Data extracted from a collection

====

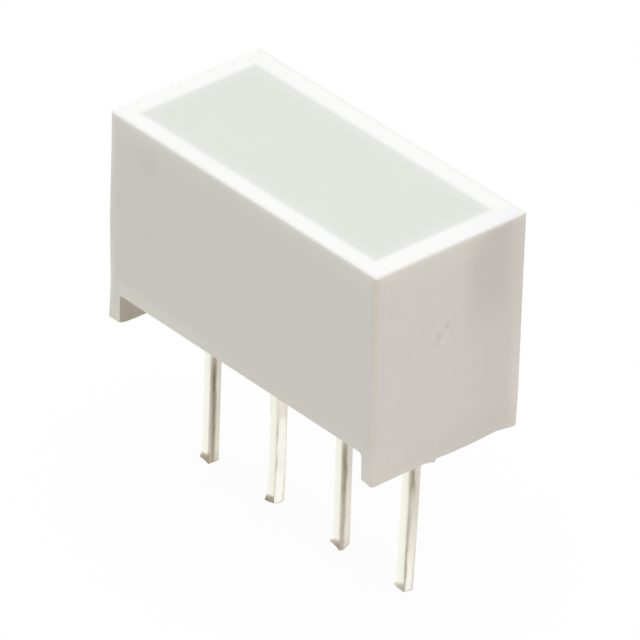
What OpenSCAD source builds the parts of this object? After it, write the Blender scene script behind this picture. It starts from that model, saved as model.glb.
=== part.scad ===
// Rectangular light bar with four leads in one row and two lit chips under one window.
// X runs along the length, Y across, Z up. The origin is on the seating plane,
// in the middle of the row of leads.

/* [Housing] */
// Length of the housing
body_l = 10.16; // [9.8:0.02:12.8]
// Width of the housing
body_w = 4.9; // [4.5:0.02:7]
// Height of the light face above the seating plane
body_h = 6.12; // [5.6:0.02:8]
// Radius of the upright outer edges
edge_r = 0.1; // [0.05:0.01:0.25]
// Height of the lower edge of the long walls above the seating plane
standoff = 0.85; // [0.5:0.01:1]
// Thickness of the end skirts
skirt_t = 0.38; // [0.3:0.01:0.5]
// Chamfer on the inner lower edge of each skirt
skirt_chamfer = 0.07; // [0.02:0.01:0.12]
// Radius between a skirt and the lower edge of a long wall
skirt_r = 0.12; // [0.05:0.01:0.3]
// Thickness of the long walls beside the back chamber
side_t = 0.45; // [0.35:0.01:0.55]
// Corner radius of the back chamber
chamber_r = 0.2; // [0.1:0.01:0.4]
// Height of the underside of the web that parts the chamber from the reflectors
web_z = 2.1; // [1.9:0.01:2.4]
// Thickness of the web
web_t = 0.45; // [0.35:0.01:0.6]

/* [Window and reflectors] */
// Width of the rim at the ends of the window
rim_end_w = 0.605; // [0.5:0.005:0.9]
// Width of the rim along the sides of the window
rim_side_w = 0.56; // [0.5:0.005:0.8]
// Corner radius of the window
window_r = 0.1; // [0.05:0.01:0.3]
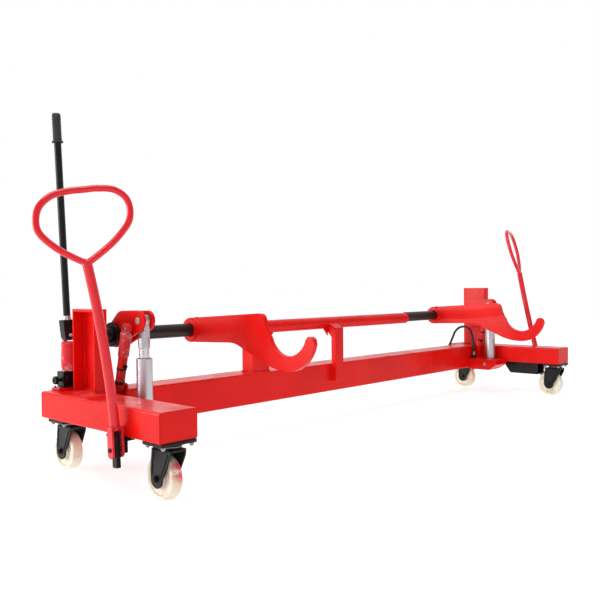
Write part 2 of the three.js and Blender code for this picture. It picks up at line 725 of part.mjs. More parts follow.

====

Send back all of the entries exactly, with nothing missing.

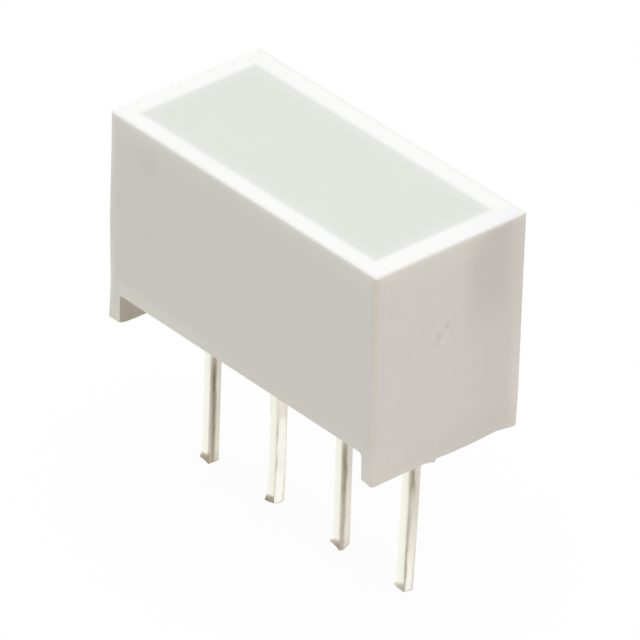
What OpenSCAD source builds the parts of this object? After it, write the Blender scene script behind this picture. It starts from that model, saved as model.glb.
=== part.scad ===
// Rectangular light bar with four leads in one row and two lit chips under one window.
// X runs along the length, Y across, Z up. The origin is on the seating plane,
// in the middle of the row of leads.

/* [Housing] */
// Length of the housing
body_l = 10.16; // [9.8:0.02:12.8]
// Width of the housing
body_w = 4.9; // [4.5:0.02:7]
// Height of the light face above the seating plane
body_h = 6.12; // [5.6:0.02:8]
// Radius of the upright outer edges
edge_r = 0.1; // [0.05:0.01:0.25]
// Height of the lower edge of the long walls above the seating plane
standoff = 0.85; // [0.5:0.01:1]
// Thickness of the end skirts
skirt_t = 0.38; // [0.3:0.01:0.5]
// Chamfer on the inner lower edge of each skirt
skirt_chamfer = 0.07; // [0.02:0.01:0.12]
// Radius between a skirt and the lower edge of a long wall
skirt_r = 0.12; // [0.05:0.01:0.3]
// Thickness of the long walls beside the back chamber
side_t = 0.45; // [0.35:0.01:0.55]
// Corner radius of the back chamber
chamber_r = 0.2; // [0.1:0.01:0.4]
// Height of the underside of the web that parts the chamber from the reflectors
web_z = 2.1; // [1.9:0.01:2.4]
// Thickness of the web
web_t = 0.45; // [0.35:0.01:0.6]

/* [Window and reflectors] */
// Width of the rim at the ends of the window
rim_end_w = 0.605; // [0.5:0.005:0.9]
// Width of the rim along the sides of the window
rim_side_w = 0.56; // [0.5:0.005:0.8]
// Corner radius of the window
window_r = 0.1; // [0.05:0.01:0.3]
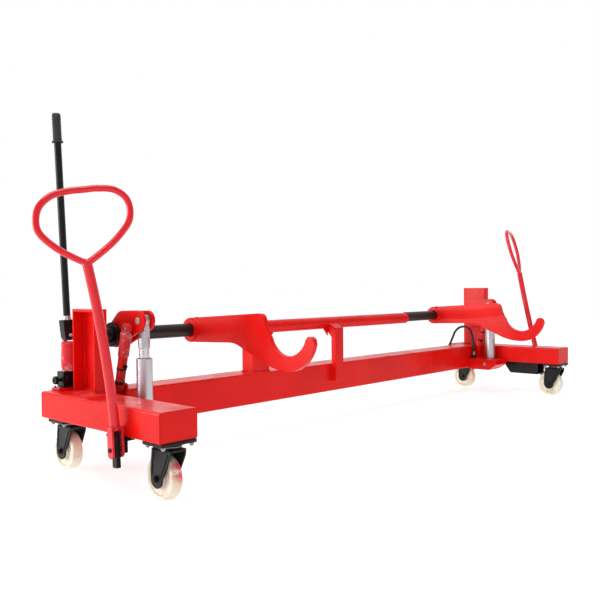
Write part 2 of the three.js and Blender code for this picture. It picks up at line 725 of part.mjs. More parts follow.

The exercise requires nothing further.